##### Dataset #####
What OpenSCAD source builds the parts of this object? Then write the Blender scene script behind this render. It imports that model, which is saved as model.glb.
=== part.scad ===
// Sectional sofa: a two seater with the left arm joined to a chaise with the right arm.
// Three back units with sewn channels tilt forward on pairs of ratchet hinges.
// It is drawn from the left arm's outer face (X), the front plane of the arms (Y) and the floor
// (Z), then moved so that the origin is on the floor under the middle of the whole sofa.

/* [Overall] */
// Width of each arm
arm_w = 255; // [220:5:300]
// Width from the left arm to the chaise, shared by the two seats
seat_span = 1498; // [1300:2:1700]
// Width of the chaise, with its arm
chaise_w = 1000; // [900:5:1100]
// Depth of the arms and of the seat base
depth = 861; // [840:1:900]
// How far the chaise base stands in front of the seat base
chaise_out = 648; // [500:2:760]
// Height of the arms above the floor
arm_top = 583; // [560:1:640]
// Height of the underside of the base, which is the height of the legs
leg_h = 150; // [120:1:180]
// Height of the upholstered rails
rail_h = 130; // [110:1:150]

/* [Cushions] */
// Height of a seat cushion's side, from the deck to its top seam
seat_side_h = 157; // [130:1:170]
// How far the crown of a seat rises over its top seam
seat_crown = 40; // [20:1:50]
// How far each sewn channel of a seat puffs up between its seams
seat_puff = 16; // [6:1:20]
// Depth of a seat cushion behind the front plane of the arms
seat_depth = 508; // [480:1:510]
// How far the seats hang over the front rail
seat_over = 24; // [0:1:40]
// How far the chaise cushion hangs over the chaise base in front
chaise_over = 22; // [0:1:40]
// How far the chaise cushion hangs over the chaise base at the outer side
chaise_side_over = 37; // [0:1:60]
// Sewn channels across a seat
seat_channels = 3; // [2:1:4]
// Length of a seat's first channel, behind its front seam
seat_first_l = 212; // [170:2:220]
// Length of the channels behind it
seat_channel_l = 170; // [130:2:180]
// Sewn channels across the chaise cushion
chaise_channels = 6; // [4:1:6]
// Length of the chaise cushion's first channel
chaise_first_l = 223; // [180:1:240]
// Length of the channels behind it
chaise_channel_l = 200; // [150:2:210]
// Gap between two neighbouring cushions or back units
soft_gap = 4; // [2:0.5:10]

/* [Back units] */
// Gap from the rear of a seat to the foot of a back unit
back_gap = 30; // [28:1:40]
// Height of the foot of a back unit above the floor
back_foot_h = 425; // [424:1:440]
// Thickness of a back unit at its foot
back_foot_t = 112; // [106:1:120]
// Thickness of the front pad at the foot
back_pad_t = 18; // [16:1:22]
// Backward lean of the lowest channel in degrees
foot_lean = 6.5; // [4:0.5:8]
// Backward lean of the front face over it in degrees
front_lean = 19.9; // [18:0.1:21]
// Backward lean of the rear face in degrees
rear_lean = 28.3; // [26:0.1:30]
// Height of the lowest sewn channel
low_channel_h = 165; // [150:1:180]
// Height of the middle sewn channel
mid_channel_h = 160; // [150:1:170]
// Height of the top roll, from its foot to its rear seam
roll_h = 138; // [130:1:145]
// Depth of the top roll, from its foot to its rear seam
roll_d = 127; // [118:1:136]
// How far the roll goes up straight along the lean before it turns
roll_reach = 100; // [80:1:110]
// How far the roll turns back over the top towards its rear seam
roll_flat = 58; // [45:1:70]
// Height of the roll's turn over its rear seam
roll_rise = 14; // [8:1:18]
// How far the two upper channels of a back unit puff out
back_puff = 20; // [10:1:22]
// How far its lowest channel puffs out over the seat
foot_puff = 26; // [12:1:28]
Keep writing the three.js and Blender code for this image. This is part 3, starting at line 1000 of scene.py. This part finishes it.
#####
**What to do**
Please quote the records above exactly, without skipping a line.

**Finished task**
What OpenSCAD source builds the parts of this object? Then write the Blender scene script behind this render. It imports that model, which is saved as model.glb.
=== part.scad ===
// Sectional sofa: a two seater with the left arm joined to a chaise with the right arm.
// Three back units with sewn channels tilt forward on pairs of ratchet hinges.
// It is drawn from the left arm's outer face (X), the front plane of the arms (Y) and the floor
// (Z), then moved so that the origin is on the floor under the middle of the whole sofa.

/* [Overall] */
// Width of each arm
arm_w = 255; // [220:5:300]
// Width from the left arm to the chaise, shared by the two seats
seat_span = 1498; // [1300:2:1700]
// Width of the chaise, with its arm
chaise_w = 1000; // [900:5:1100]
// Depth of the arms and of the seat base
depth = 861; // [840:1:900]
// How far the chaise base stands in front of the seat base
chaise_out = 648; // [500:2:760]
// Height of the arms above the floor
arm_top = 583; // [560:1:640]
// Height of the underside of the base, which is the height of the legs
leg_h = 150; // [120:1:180]
// Height of the upholstered rails
rail_h = 130; // [110:1:150]

/* [Cushions] */
// Height of a seat cushion's side, from the deck to its top seam
seat_side_h = 157; // [130:1:170]
// How far the crown of a seat rises over its top seam
seat_crown = 40; // [20:1:50]
// How far each sewn channel of a seat puffs up between its seams
seat_puff = 16; // [6:1:20]
// Depth of a seat cushion behind the front plane of the arms
seat_depth = 508; // [480:1:510]
// How far the seats hang over the front rail
seat_over = 24; // [0:1:40]
// How far the chaise cushion hangs over the chaise base in front
chaise_over = 22; // [0:1:40]
// How far the chaise cushion hangs over the chaise base at the outer side
chaise_side_over = 37; // [0:1:60]
// Sewn channels across a seat
seat_channels = 3; // [2:1:4]
// Length of a seat's first channel, behind its front seam
seat_first_l = 212; // [170:2:220]
// Length of the channels behind it
seat_channel_l = 170; // [130:2:180]
// Sewn channels across the chaise cushion
chaise_channels = 6; // [4:1:6]
// Length of the chaise cushion's first channel
chaise_first_l = 223; // [180:1:240]
// Length of the channels behind it
chaise_channel_l = 200; // [150:2:210]
// Gap between two neighbouring cushions or back units
soft_gap = 4; // [2:0.5:10]

/* [Back units] */
// Gap from the rear of a seat to the foot of a back unit
back_gap = 30; // [28:1:40]
// Height of the foot of a back unit above the floor
back_foot_h = 425; // [424:1:440]
// Thickness of a back unit at its foot
back_foot_t = 112; // [106:1:120]
// Thickness of the front pad at the foot
back_pad_t = 18; // [16:1:22]
// Backward lean of the lowest channel in degrees
foot_lean = 6.5; // [4:0.5:8]
// Backward lean of the front face over it in degrees
front_lean = 19.9; // [18:0.1:21]
// Backward lean of the rear face in degrees
rear_lean = 28.3; // [26:0.1:30]
// Height of the lowest sewn channel
low_channel_h = 165; // [150:1:180]
// Height of the middle sewn channel
mid_channel_h = 160; // [150:1:170]
// Height of the top roll, from its foot to its rear seam
roll_h = 138; // [130:1:145]
// Depth of the top roll, from its foot to its rear seam
roll_d = 127; // [118:1:136]
// How far the roll goes up straight along the lean before it turns
roll_reach = 100; // [80:1:110]
// How far the roll turns back over the top towards its rear seam
roll_flat = 58; // [45:1:70]
// Height of the roll's turn over its rear seam
roll_rise = 14; // [8:1:18]
// How far the two upper channels of a back unit puff out
back_puff = 20; // [10:1:22]
// How far its lowest channel puffs out over the seat
foot_puff = 26; // [12:1:28]
Keep writing the three.js and Blender code for this image. This is part 3, starting at line 1000 of scene.py. This part finishes it.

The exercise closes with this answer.